%%

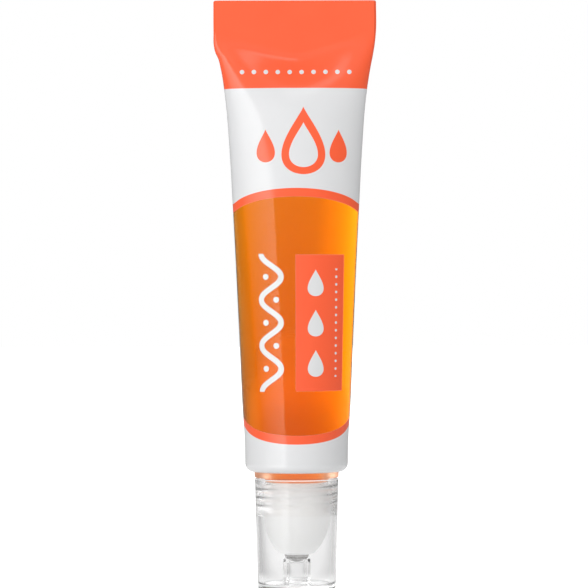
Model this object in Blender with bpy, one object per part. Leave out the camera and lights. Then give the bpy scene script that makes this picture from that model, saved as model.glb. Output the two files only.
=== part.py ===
"""Squeeze tube of cuticle oil with a roller-ball tip, standing on its clear screw cap.

+Z runs up from the cap's closed end to the crimp. The crimp runs along X, and the front looks along -Y.
Lengths are in metres. The tube's pieces are measured from the underside of its shoulder, and the roller's
pieces from the flat tip of its dome. A right-hand thread holds the cap on the neck.
"""

import math

import bmesh
import bpy
from mathutils import Vector

# Sleeve: an extruded tube, round at the shoulder and pressed flat at the crimp
tube_length = 0.0878
tube_radius = 0.0095
tube_wall = 0.00045
tube_corner_radius = 0.0016
tube_wrap_angle = math.radians(65)
crimp_height = 0.0073
crimp_spread = 0.00028
crimp_slit = 0.00005
crimp_corner_radius = 0.0008

# Head: the moulded shoulder and its threaded neck
collar_height = 0.0007
collar_chamfer = 0.0006
shoulder_thickness = 0.0013
shoulder_land = 0.00167
rim_height = 0.0013
rim_wall = 0.0005
neck_length = 0.0068
neck_wall = 0.00088
neck_chamfer = 0.0003
bore_chamfer = 0.0004

# Thread on the neck and in the cap
thread_pitch = 0.0015
thread_height = 0.00057
thread_start = 0.0007
thread_relief = 0.0016
thread_root = 0.00015
thread_base_share = 0.28
thread_crest_share = 0.08
thread_end_share = 0.12
thread_start_angle = math.radians(-67)
thread_taper_angle = math.radians(60)

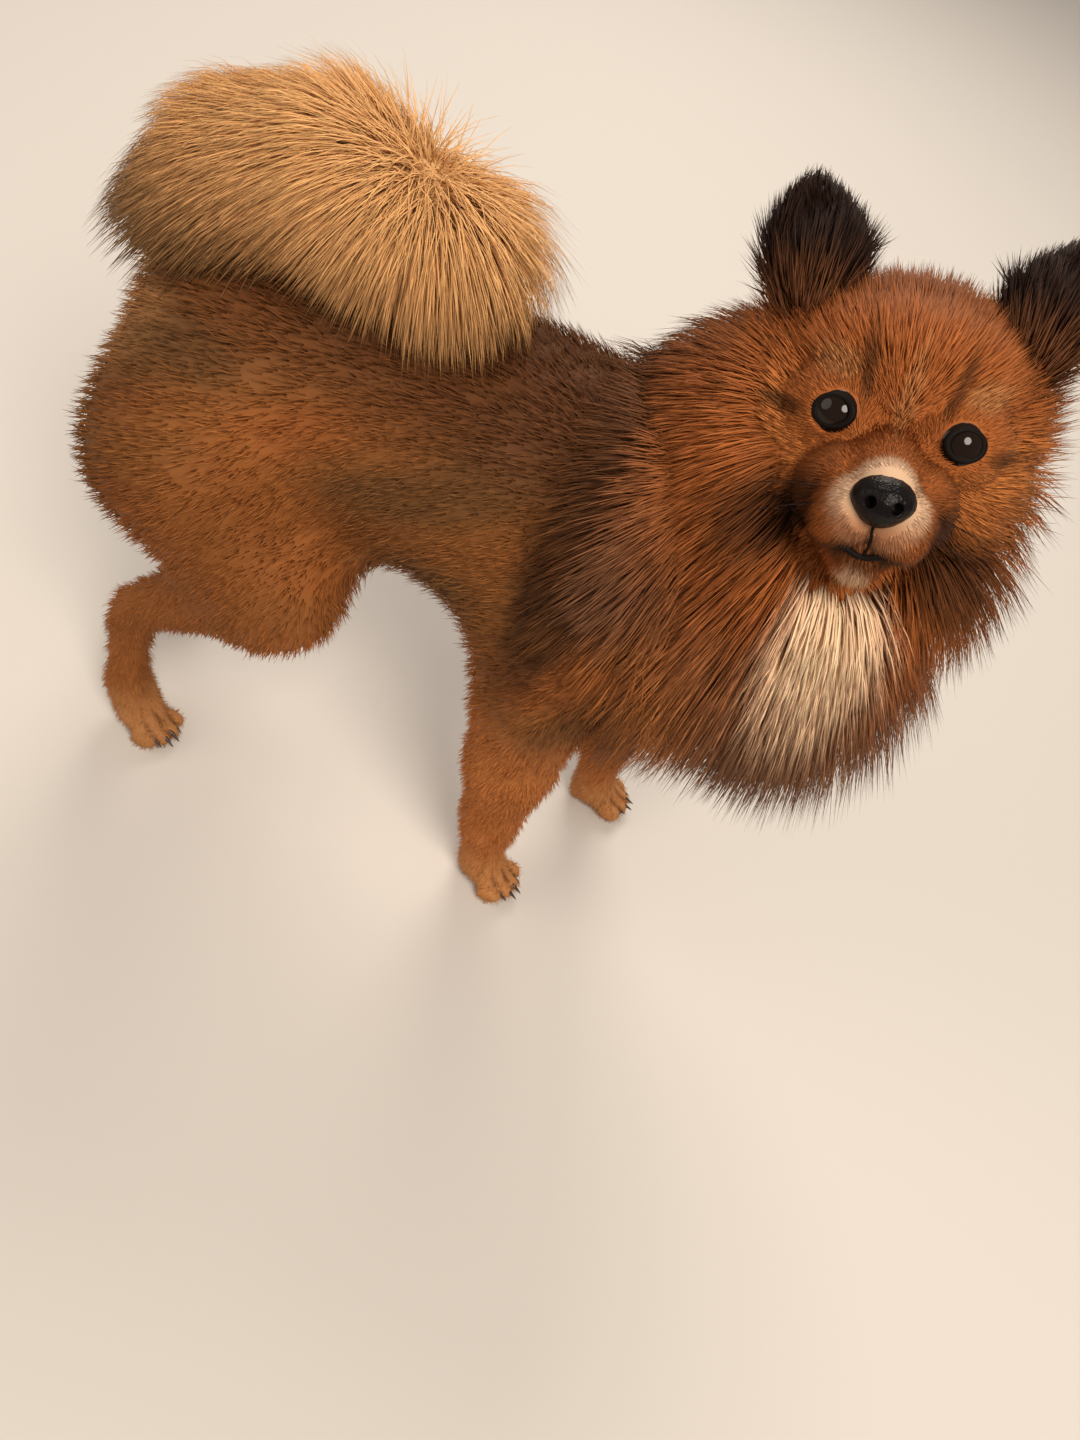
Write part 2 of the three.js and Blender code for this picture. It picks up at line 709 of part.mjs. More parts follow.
function tail() {
  const grid = [ticks([-226, 13], [-70, 1]), ticks([-40, 12], [40, 1]), ticks([216, 12], [340, 1])];
  const core = skinOf(tailCore, ...grid);
  return keepLargest(wasm.Manifold.union([core, ...tailLocks()]).subtract(torso(GROW)));
}

add("torso", torso(), finishes.orange);
for (const side of ["right", "left"]) {
  let fore = foreLeg(side);
  let hind = hindLeg(side);
  TOE_PLACES.forEach((place, i) => {
    fore = fore.subtract(claw(foreLegs[side], place, GAP));
    hind = hind.subtract(claw(hindLegs[side], place, GAP));
    add(`claw_fore_${side}_${i + 1}`, claw(foreLegs[side], place, 0), finishes.horn);
    add(`claw_hind_${side}_${i + 1}`, claw(hindLegs[side], place, 0), finishes.horn);
  });
  add(`leg_fore_${side}`, keepLargest(fore), finishes.orange);
  add(`leg_hind_${side}`, keepLargest(hind), finishes.orange);
}
add("neck", neck(), finishes.sable);
add("tail", tail(), finishes.cream);

let head = headBlock().add(lid(1)).add(lid(-1)).subtract(mouthLine()).subtract(noseLeather(GAP));
for (const side of [1, -1]) head = head.subtract(eyeball(side, EYE_RADIUS + GAP));
head = keepLargest(head);
add("head", head, finishes.orange, headGroup);
add("nose", noseLeather(0).subtract(nostril(1)).subtract(nostril(-1)), finishes.leather, headGroup);
for (const [name, side] of [["left", 1], ["right", -1]]) {
  add(`eye_${name}`, eyeball(side, EYE_RADIUS), finishes.eye, headGroup);
  add(`ear_${name}`, keepLargest(ear(side).subtract(headBlock(GROW))), finishes.dark, headGroup);
}
headGroup.applyMatrix4(headPlace);

// The frame's origin is on the floor under the middle of the dog.
dog.updateMatrixWorld(true);
const extent = new THREE.Box3();
dog.traverse((o) => {
  if (o.isMesh) extent.expandByObject(o, true);
});
const middle = extent.getCenter(V(0, 0, 0));
dog.position.set(-middle.x, -middle.y, -extent.min.z);

export default dog;
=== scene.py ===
import math

import bpy
import numpy as np
from mathutils import Matrix, Vector


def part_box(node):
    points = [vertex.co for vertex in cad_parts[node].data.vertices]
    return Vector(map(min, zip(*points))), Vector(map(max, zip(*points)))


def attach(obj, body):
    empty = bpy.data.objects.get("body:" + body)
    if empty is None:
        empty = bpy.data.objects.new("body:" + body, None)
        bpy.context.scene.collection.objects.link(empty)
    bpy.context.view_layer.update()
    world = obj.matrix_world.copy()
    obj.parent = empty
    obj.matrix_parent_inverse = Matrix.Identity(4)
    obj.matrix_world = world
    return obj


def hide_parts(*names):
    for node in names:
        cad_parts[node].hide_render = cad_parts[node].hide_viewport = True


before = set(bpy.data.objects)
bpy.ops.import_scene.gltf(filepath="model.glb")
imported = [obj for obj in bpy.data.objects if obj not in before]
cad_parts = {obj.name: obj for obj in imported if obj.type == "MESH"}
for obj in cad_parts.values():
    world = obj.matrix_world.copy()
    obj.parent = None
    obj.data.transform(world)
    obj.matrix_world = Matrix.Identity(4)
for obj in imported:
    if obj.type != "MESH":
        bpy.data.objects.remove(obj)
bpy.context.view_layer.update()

# The stance
# The dog stands with its head turned to its right, lifted and tipped. Places are in millimetres ahead, to
# the dog's left and up, from the floor under the withers, or on the head from the middle of the skull.
# STANCE moves them to where the solids stand.
MM = 0.001
SKULL = (57, 10, 294)
HEAD_TURN = math.radians(-94)
HEAD_LIFT = math.radians(31.5)
HEAD_TIP = math.radians(13.8)
EYE = Vector((26.4, 18.5, 0)) * MM
SIDES = {"right": -1, "left": 1}
head_axes = (
    Matrix.Translation(Vector(SKULL) * MM)
    @ Matrix.Rotation(HEAD_TURN, 4, "Z")
    @ Matrix.Rotation(-HEAD_LIFT, 4, "Y")
    @ Matrix.Rotation(HEAD_TIP, 4, "X")
)
head_turn = np.array(head_axes.to_3x3())
low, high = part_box("eye_right")
STANCE = (low + high) / 2 - head_axes @ Vector((EYE.x, -EYE.y, EYE.z))
head_place = Matrix.Translation(STANCE) @ head_axes


def head_point(x, y, z):
    """A place on the head, in metres of the model."""
    return head_place @ (Vector((x, y, z)) * MM)


def stance_of(points):
    """Places of the model, in metres, as millimetres of the stance."""
    return (points - np.array(STANCE)) / MM


def head_spots(spots):
    """Spots of the stance in the head's axes."""
    return (spots - np.array(head_axes.translation) / MM) @ head_turn


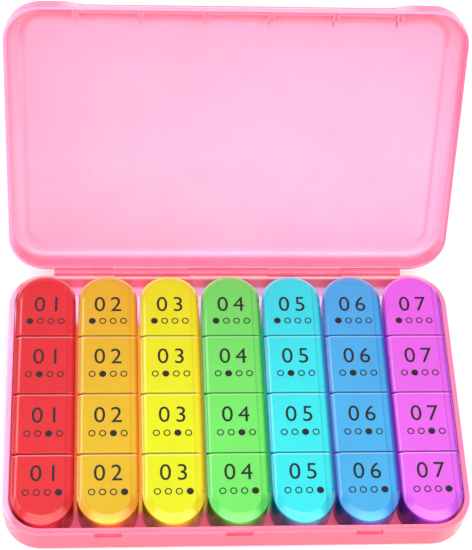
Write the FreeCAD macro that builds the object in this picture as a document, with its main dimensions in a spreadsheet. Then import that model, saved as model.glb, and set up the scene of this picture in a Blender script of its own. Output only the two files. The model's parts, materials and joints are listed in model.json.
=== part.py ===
import FreeCAD, Part
import math
import os
import re
import Sketcher

# Weekly pill case: a clamshell tray and lid on one long hinge pin, seven lift-out
# day boxes standing side by side in the tray, and four flip lids on each box.
#
# Frame, in millimetres: X across the days (right), Y from the opening edge of the
# case to its hinge (back), Z up.  The origin is the middle of the tray's underside.
# The case lid is modelled on its hinge axis and stands open on its stop.

document = FreeCAD.newDocument("pill_case")

# ---------------------------------------------------------------------------
# Driving dimensions
# ---------------------------------------------------------------------------

SIZES = (
    # The case seen from above
    ("case_width", 220.0),
    ("case_depth", 141.0),
    ("corner_radius", 18.0),
    # Tray
    ("tray_wall", 2.8),
    ("tray_floor", 2.0),
    ("tray_edge_round", 5.0),
    ("tray_inner_round", 2.2),
    ("ledge_width", 1.5),
    ("lip_height", 1.2),
    ("nail_notch_width", 12.4),
    ("nail_notch_height", 3.6),
    ("nail_notch_reach", 1.0),
    # Case lid
    ("lid_wall", 1.9),
    ("lid_headroom", 4.6),
    ("lid_edge_round", 6.0),
    ("lid_open_angle", 116.6),
    ("lid_seam", 0.15),
    ("lip_gap", 0.25),
    ("grip_reach", 1.5),
    ("grip_ramp", 8.0),
    ("grip_lip", 2.5),
    ("rib_width", 3.2),
    ("rib_reach", 2.8),
    # Case hinge
    ("hinge_offset", 1.8),
    ("knuckle_radius", 2.2),
    ("knuckle_gap", 0.15),
    ("knuckle_room", 0.3),
    ("end_knuckle", 30.0),
    ("middle_knuckle", 40.0),
    ("lid_knuckle", 37.6),
    ("pin_radius", 0.9),
    ("pin_gap", 0.05),
    ("pin_chamfer", 0.25),
    ("bore_end_wall", 1.5),
    ("heel_drop", 3.8),
    ("heel_gap", 0.06),
    # Day boxes
    ("side_play", 1.1),
    ("end_play", 0.7),
    ("box_gap", 1.3),
    ("box_seat", 0.1),
    ("box_height", 19.4),
    ("box_reveal", 2.0),
    ("box_wall", 1.3),
    ("box_floor", 1.2),
    ("partition", 1.4),
    ("scoop_round", 3.0),
    ("flap_pitch", 32.0),
    # Hinge ears of the boxes and trunnions of the flip lids
    ("ear_width", 2.4),
    ("ear_radius", 1.05),
    ("ear_root", 4.0),
    ("ear_gap", 0.2),
    ("ear_cover", 30.0),
    ("outer_ear_inset", 1.6),
    ("trunnion_radius", 0.6),
    ("trunnion_gap", 0.05),
    ("trunnion_tip_gap", 0.2),
    # Flip lids
    ("flap_height", 3.8),
    ("flap_seat", 0.2),
    ("flap_seam", 0.8),
    ("flap_skin", 1.4),
    ("flap_rim", 1.3),
    ("seam_bevel", 0.4),
    ("bevel_width", 3.0),
    ("bevel_drop", 1.4),
    ("facet_width", 4.0),
    ("facet_end", 55.0),
    ("nose_spread", 0.4),
    ("nose_reach", 3.8),
    ("nose_drop", 2.0),
)

sizes = document.addObject("Spreadsheet::Sheet", "Sizes")
for row, (alias, number) in enumerate(SIZES, start=1):
    sizes.set("A%d" % row, alias)
    sizes.set("B%d" % row, "%g" % number)
    sizes.setAlias("B%d" % row, alias)
document.recompute()

ALIASES = {alias for alias, number in SIZES}


def on_sheet(formula):
    """The formula as an expression, each size name pointing at its cell."""
    def point(match):
        word = match.group(0)
        return "Sizes." + word if word in ALIASES else word
    return re.sub(r"[a-z_]+", point, str(formula))


def value(formula):
    """The number that a formula on the sheet gives."""
    return float(sizes.evalExpression(on_sheet(formula)))


# What follows from the driving dimensions, as formulas on the sheet
HALF_WIDTH = "(case_width / 2)"
HALF_DEPTH = "(case_depth / 2)"
HINGE_Y = "(case_depth / 2 + hinge_offset)"
TRAY_HEIGHT = "(tray_floor + box_seat + box_height - box_reveal)"
CASE_MIDDLE = "(0 - case_depth / 2 - hinge_offset)"
CASE_FRONT = "(0 - case_depth - hinge_offset)"
DAYS = 7
SLOTS = 4
BOX_PITCH = "((case_width - 2 * tray_wall - 2 * side_play + box_gap) / %d)" % DAYS
BOX_WIDTH = "(%s - box_gap)" % BOX_PITCH
BOX_LENGTH = "(case_depth - 2 * tray_wall - 2 * end_play)"
BOX_RADIUS = "(%s / 2)" % BOX_WIDTH
ROUND_CENTRE = "(%s / 2 - %s)" % (BOX_LENGTH, BOX_RADIUS)
BARREL = "(flap_height / 2)"
FLAP_AXIS_X = "(%s - %s)" % (BOX_RADIUS, BARREL)
FLAP_AXIS_Z = "(box_height + flap_seat + %s)" % BARREL
FLAP_LENGTH = "(flap_pitch - flap_seam)"
OUTER_EAR = "(%s - outer_ear_inset)" % ROUND_CENTRE
LID_DEPTH = "(box_reveal + flap_seat + flap_height - lid_seam + lid_headroom + lid_wall)"
REBATE_DEPTH = "(lip_height + lip_gap)"
GRIP_HALF = "(2.5 * %s + grip_ramp / 2)" % BOX_PITCH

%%

## [Do this]
Give again only the lines that run from the line with "of the dog." to the line with "obj.matrix_world = Matrix.Identity(4)". Include both of those lines exactly as written.

## [Reply]
// The frame's origin is on the floor under the middle of the dog.
dog.updateMatrixWorld(true);
const extent = new THREE.Box3();
dog.traverse((o) => {
  if (o.isMesh) extent.expandByObject(o, true);
});
const middle = extent.getCenter(V(0, 0, 0));
dog.position.set(-middle.x, -middle.y, -extent.min.z);

export default dog;
=== scene.py ===
import math

import bpy
import numpy as np
from mathutils import Matrix, Vector


def part_box(node):
    points = [vertex.co for vertex in cad_parts[node].data.vertices]
    return Vector(map(min, zip(*points))), Vector(map(max, zip(*points)))


def attach(obj, body):
    empty = bpy.data.objects.get("body:" + body)
    if empty is None:
        empty = bpy.data.objects.new("body:" + body, None)
        bpy.context.scene.collection.objects.link(empty)
    bpy.context.view_layer.update()
    world = obj.matrix_world.copy()
    obj.parent = empty
    obj.matrix_parent_inverse = Matrix.Identity(4)
    obj.matrix_world = world
    return obj


def hide_parts(*names):
    for node in names:
        cad_parts[node].hide_render = cad_parts[node].hide_viewport = True


before = set(bpy.data.objects)
bpy.ops.import_scene.gltf(filepath="model.glb")
imported = [obj for obj in bpy.data.objects if obj not in before]
cad_parts = {obj.name: obj for obj in imported if obj.type == "MESH"}
for obj in cad_parts.values():
    world = obj.matrix_world.copy()
    obj.parent = None
    obj.data.transform(world)
    obj.matrix_world = Matrix.Identity(4)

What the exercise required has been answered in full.